The task:
Search the listing for "update" and copy every line where it appears.

START Data section

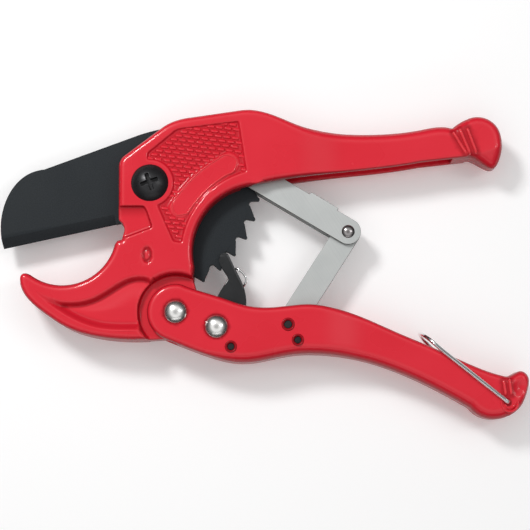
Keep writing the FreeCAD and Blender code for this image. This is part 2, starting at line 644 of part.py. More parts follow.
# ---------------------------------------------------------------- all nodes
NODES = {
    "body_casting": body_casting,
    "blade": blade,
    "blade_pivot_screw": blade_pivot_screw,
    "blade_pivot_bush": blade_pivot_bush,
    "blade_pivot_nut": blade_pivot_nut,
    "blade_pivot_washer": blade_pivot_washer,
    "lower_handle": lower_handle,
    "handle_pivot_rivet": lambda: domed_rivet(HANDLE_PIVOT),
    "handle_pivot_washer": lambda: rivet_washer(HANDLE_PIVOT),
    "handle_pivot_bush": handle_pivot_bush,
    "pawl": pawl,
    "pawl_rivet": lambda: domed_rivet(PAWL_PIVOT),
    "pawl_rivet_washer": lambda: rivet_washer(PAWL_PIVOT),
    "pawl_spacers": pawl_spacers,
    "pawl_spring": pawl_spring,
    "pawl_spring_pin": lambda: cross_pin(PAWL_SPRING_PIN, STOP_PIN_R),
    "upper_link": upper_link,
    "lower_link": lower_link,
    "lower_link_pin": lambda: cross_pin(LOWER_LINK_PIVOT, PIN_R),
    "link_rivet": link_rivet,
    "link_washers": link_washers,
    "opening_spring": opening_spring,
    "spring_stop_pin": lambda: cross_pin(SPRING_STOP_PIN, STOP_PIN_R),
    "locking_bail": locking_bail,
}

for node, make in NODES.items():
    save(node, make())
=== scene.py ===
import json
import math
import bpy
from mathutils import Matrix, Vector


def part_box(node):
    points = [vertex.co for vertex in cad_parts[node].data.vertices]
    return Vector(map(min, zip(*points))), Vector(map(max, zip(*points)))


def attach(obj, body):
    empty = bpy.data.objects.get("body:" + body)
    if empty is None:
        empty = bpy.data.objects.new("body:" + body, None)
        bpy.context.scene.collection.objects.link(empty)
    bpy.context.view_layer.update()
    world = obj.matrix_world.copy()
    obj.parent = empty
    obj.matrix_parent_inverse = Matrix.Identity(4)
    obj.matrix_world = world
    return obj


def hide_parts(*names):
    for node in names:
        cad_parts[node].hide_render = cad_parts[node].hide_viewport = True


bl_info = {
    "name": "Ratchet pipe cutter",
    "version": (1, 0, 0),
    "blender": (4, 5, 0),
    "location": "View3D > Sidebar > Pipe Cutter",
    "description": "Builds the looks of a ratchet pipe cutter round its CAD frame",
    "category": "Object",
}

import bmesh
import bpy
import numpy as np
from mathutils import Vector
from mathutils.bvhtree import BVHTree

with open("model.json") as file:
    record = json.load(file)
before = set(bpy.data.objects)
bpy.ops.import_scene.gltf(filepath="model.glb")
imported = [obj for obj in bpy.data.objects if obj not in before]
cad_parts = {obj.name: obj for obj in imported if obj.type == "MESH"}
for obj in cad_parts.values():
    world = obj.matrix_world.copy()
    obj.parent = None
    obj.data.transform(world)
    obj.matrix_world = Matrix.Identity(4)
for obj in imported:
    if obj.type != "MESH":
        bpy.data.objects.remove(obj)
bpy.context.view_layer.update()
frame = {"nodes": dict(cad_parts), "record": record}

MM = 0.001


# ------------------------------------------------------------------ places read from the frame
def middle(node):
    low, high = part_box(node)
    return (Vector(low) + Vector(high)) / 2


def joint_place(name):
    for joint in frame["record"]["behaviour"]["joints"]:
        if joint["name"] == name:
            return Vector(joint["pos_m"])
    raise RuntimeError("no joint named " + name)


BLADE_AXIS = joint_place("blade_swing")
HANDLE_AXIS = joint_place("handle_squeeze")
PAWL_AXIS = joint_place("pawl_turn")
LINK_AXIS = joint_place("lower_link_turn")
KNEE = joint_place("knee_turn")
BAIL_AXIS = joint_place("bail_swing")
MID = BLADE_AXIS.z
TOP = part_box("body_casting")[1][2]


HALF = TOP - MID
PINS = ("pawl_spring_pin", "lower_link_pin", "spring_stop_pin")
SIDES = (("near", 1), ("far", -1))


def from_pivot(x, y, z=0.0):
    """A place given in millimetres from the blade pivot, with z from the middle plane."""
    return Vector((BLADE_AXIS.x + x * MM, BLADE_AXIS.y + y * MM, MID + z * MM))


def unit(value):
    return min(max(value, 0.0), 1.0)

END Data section

Output:
    bpy.context.view_layer.update()
bpy.context.view_layer.update()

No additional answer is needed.